In the news, a 7-foot-9 Mongolian herdsman (there’s only one of them) married a woman who is 5-foot-6.
This is the sort of story that raises all sorts of inappropriate questions. Not more questions than, say, the conjoined twins with two heads and one vagina, but lots of questions.
You were all thinking it, so let me just say it. Does the tallest man on earth have a trouser snake the size of Ryan Seacrest on Thanksgiving? Inquiring minds want to know. And if so, how does the tallest man’s diminutive wife explore her passion without dying in a Shish Kabob-type accident?

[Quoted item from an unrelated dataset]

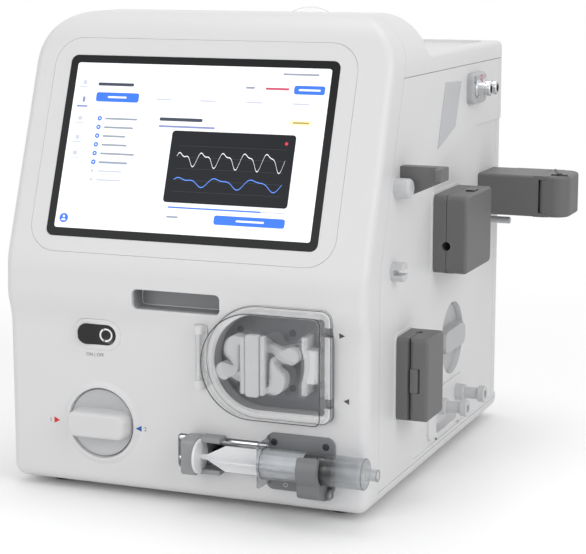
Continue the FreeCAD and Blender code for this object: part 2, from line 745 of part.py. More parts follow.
def make_display():
    """Bezel plate, cover glass and the display module they rest on."""
    level = -BEZEL_THICKNESS
    bezel = screen_slab(BEZEL_WIDTH, BEZEL_HEIGHT, BEZEL_UP, level, 0.0, BEZEL_RADIUS)
    window = screen_slab(GLASS_WIDTH + 2 * FIT_GAP, GLASS_HEIGHT + 2 * FIT_GAP,
                         GLASS_UP - FIT_GAP, -5.0, 5.0, GLASS_RADIUS + FIT_GAP)
    glass = screen_slab(GLASS_WIDTH, GLASS_HEIGHT, GLASS_UP, level, GLASS_PROUD, GLASS_RADIUS)
    edge = BEZEL_LEDGE + FIT_GAP
    module = screen_slab(BEZEL_WIDTH - 2 * edge, BEZEL_HEIGHT - 2 * edge, BEZEL_UP + edge,
                         level - DISPLAY_DEPTH, level, BEZEL_RADIUS - edge)
    export([bezel.cut(window)], "screen_bezel")
    export([glass], "display_glass")
    export([module], "display_module")


def make_switch():
    """Rocker in a pill-shaped rim; its right end is pressed in at rest."""
    rim = pill(SWITCH_X, SWITCH_Z, SWITCH_WIDTH + 2 * SWITCH_RIM, SWITCH_HEIGHT + 2 * SWITCH_RIM,
               0.0, SWITCH_DEPTH + CUP_WALL)
    lip = pill(SWITCH_X, SWITCH_Z, SWITCH_WIDTH + 4 * SWITCH_RIM, SWITCH_HEIGHT + 4 * SWITCH_RIM,
               -1.2, 0.0)
    lip = rounded(lip, 0.8, lambda middle, edge: middle.y < -1.19)
    hollow = pill(SWITCH_X, SWITCH_Z, SWITCH_WIDTH, SWITCH_HEIGHT, -5.0, SWITCH_DEPTH)
    pivot = V(SWITCH_X, ROCKER_PIVOT_Y, SWITCH_Z)
    reach = SWITCH_HEIGHT / 2 + SWITCH_RIM
    low = pivot + V(0, 0, -reach)
    high = pivot + V(0, 0, reach)
    bore = rod(ROCKER_PIN_RADIUS + PIN_GAP, low, high)
    rim = rim.fuse(lip).cut(hollow).cut(bore)
    half = SWITCH_WIDTH / 2 - FIT_GAP
    rise = half * math.tan(math.radians(ROCKER_TILT))
    profile = [
        (SWITCH_X - half, ROCKER_PIVOT_Y - 5.0 - rise, 0),
        (SWITCH_X, ROCKER_PIVOT_Y - 5.0, 30.0),
        (SWITCH_X + half, ROCKER_PIVOT_Y - 5.0 - rise, 0),
        (SWITCH_X + half, ROCKER_PIVOT_Y - 1.5, 0),
        (SWITCH_X, ROCKER_PIVOT_Y + 3.0, 8.0),
        (SWITCH_X - half, ROCKER_PIVOT_Y - 1.5, 0),
    ]
    rocker = prism(profile, "xy", SWITCH_Z - SWITCH_HEIGHT, SWITCH_Z + SWITCH_HEIGHT)
    for turn in (-ROCKER_TILT, 0.0, ROCKER_TILT):
        room = pill(SWITCH_X, SWITCH_Z, 2 * half, SWITCH_HEIGHT - 2 * FIT_GAP, -20.0, 20.0)
        room.rotate(pivot, V(0, 0, 1), turn)
        rocker = rocker.common(room)
    rocker = rocker.common(rod(half, pivot + V(0, 0, -20.0), pivot + V(0, 0, 20.0)))
    dish_centre = V(SWITCH_X + half / 2, ROCKER_PIVOT_Y - 5.0 - rise / 2, SWITCH_Z)
    dish = Part.makeSphere(ROCKER_DISH_BALL, dish_centre + V(0, -ROCKER_DISH_BALL + 1.0, 0))
    rocker = rocker.cut(dish)
    pin = rod(ROCKER_PIN_RADIUS, low + V(0, 0, 0.6), high - V(0, 0, 0.6))
    rocker = rocker.fuse(pin)
    rocker.rotate(pivot, V(0, 0, 1), ROCKER_TILT)
    export([rim.removeSplitter()], "switch_rim")
    export([rocker], "power_rocker")


def turning_grip(radius, dish, grip_length, grip_height, reach, bar_up):
    """Round plate with a bar grip and a shaft with a keeper, its face towards -Y."""
    disc = rod(radius - FIT_GAP, V(0, dish - FIT_GAP, 0), V(0, dish - 3.0, 0))
    disc = rounded(disc, 0.8, lambda middle, edge: abs(middle.y - dish + 3.0) < 0.01)
    half = grip_length / 2
    tall = grip_height / 2
    foot = outline(rectangle(-half, half, -tall, tall, tall - 3.0), "xz", dish - 1.5)
    head = outline(rectangle(-half + 1.5, half - 1.5, -tall + 1.5, tall - 1.5, tall - 4.5),
                   "xz", -reach)
    bar = tapered([foot, head])
    bar = rounded(bar, 1.6, lambda middle, edge: abs(middle.y + reach) < 0.01)
    if bar_up:
        bar.rotate(V(0, 0, 0), V(0, 1, 0), 90)
    shaft = rod(KNOB_SHAFT_RADIUS, V(0, dish - 1.0, 0), V(0, KNOB_SHAFT_LENGTH, 0))
    seat = dish + CUP_WALL + FIT_GAP
    keeper = rod(KNOB_SHAFT_RADIUS + 3.0, V(0, seat, 0), V(0, seat + 2.0, 0))
    return join([disc, bar, shaft, keeper])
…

The tallest man recently made headlines for helping with some dolphins that had swallowed plastic. He used his long arms to reach all the way inside them and remove it. This makes me wonder what other uses he could have, especially if he is, you know, proportionate. For example, if someone dropped an iPod down a storm drain, could he attach gum to the end of his python, leaf through a Victoria’s Secret catalog, and retrieve it?
I don’t know the Mongolian translation for Johnson, but let’s say it’s Ganbaatar. When the world’s tallest man walks to the shower, does his Ganbaatar slap his thighs and make a noise like a king salmon that jumped in a canoe?
Oh, you can say you’re above this kind of humor. But I don’t think you’d be reading this blog if that were true, Ganbaatar breath.